In response to:
Pound's Book of Beasts from the June 2, 1988 issue
To the Editors:
Denis Donoghue’s article “Pound’s Book of Beasts” [NYR, June 2] sent me, as an Idaho native, rushing to the dictionary with this sentence:
It [Pound’s anti-Semitism] started as a common suburban prejudice of Pound’s youth in Idaho and Pennsylvania….
Had I misused the word “suburban” all my life? No, it does, as I thought, mean the outlying part of a city, such as the North Shore of Chicago. What, then, is he talking about? Hailey, Idaho, Pound’s birthplace and childhood home, has become, in the last ten years, a kind of suburb of Sun Valley, but in Pound’s time Sun Valley, the resort, did not exist, and Hailey was a ranching village of, I would guess, fewer than 2,000 people. The only nearby town, Bellevue, was, if anything, a suburb of Hailey. In Pound’s time, all of Idaho had fewer than three quarters of a million people and the only “city” was Boise, which had a population of less than 50,000, and was a full day’s drive distant from Hailey. No matter how you stretch meanings, Hailey, Idaho, was not a suburban place during the time Ezra Pound lived there.
Of more interest is the general question of “common prejudice.” I grew up before World War II in Boise and Burley, Idaho. The latter was near to, and roughly the same size as, Hailey. I did not know what a Jew was, other than through Sunday School Old Testament history, until I moved to West Hartford, Connecticut. There, after I started the fourth grade, I missed the first Jewish holiday of the school year due to illness, and experienced a mystifying change in attitude among my classmates. It is the sharpness of my memory of this event which brings home to me the lack of Semitic prejudice in prewar Idaho.

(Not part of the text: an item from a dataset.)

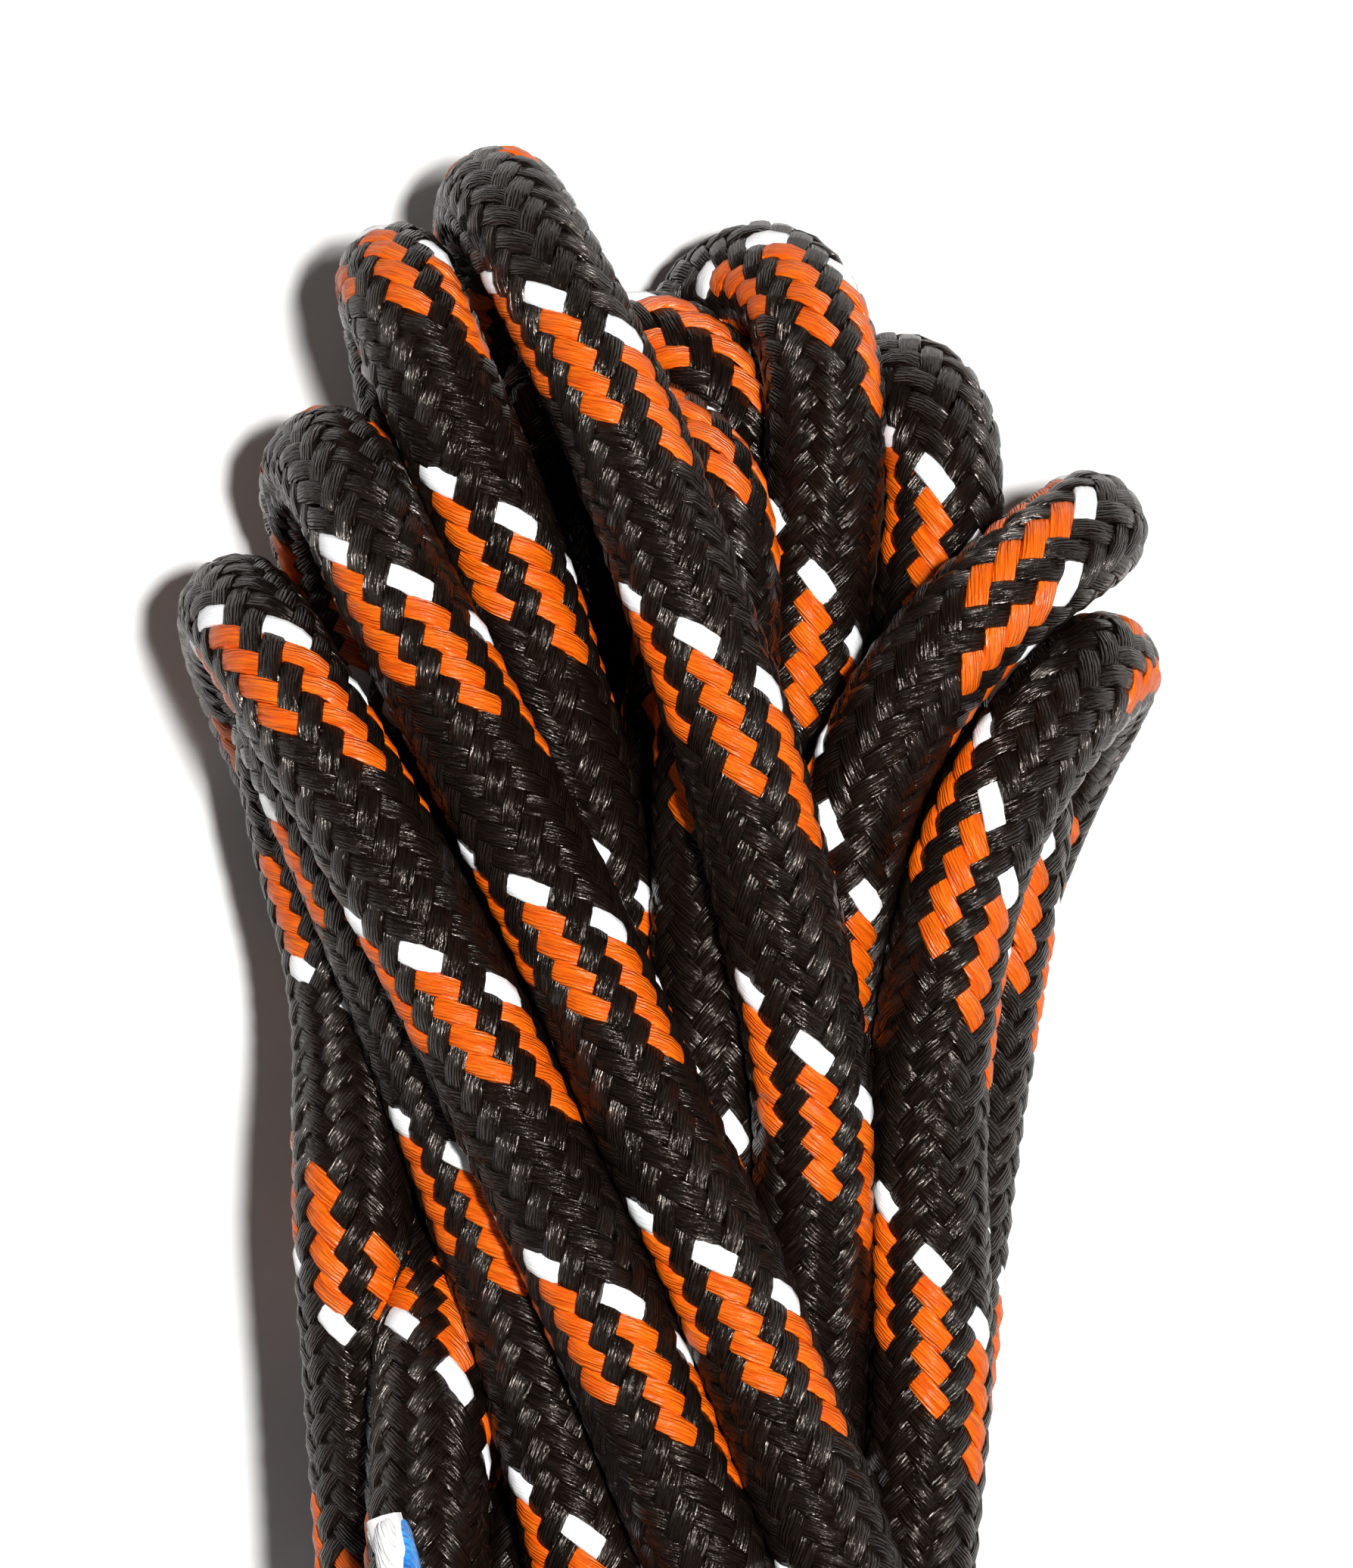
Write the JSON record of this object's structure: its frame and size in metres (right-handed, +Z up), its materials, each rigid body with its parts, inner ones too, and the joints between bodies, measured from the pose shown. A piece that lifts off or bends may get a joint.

Now, I am a generation younger than Pound, but my parents, both Idahoans through their college years, are not, and we have discussed these matters. Prejudices existed in Idaho, but mostly against Mormons and Basques. It would be the latter who would have been the principal targets of prejudice in a community like Hailey, which was in sheep ranching country and not in the path of Mormon migration. Yet Basques, proud, lonely nomads, who camped out alone for whole seasons with their sheep, would be the kind of person whom Pound revered.
The point of bringing this up is not chauvinism for my native state, but because, unless Hailey was an atypical pocket of anti-Semitic prejudice in Idaho, Pound could not have gotten his anti-Semitism as a “common suburban prejudice.” At least not from his Idaho days. It would be interesting to know how, then, it did come about.
Ivan Strand
Lake Bluff, Illinois
Denis Donoghue replies:
I should have made it clear that I was alluding to a now famous phrase in Ezra Pound’s vicinity. Talking to Allen Ginsberg in 1967, Pound confessed that his “worst mistake” was his “suburban prejudice” of anti-Semitism. In The Genealogy of Demons Robert Casillo quotes and discusses the phrase; he quotes, too, a distinction made by Leo Lowenthal and Norbert Guterman between “the kind of ‘bona fide’ suburban anti-Semitism, which is not usually associated with a conscious political purpose, and totalitarian anti-Semitism, in which the Jew is primarily an object of political manipulation.” There is evidence in John Tytell’s Ezra Pound: The Solitary Volcano that suburban anti-Semitism was a fairly common sentiment in Wyncote during Pound’s years there. Perhaps Hailey, Idaho, was more enlightened, but I doubt it. Mr. Strand calls Hailey “a ranching village.” Tytell calls it “a frontier town of two thousand people, an outpost for miners or men selling mining supplies out of wooden shacks.” I’m not claiming that suburban anti-Semitism was commoner in Hailey, Idaho, and Wyncote, Pennsylvania, than in, say, Dublin, Ireland; only that there was enough of it around to make it, in Pound’s early years, unexceptional. Suburban as a word of topographical reference is of course a different and happier matter.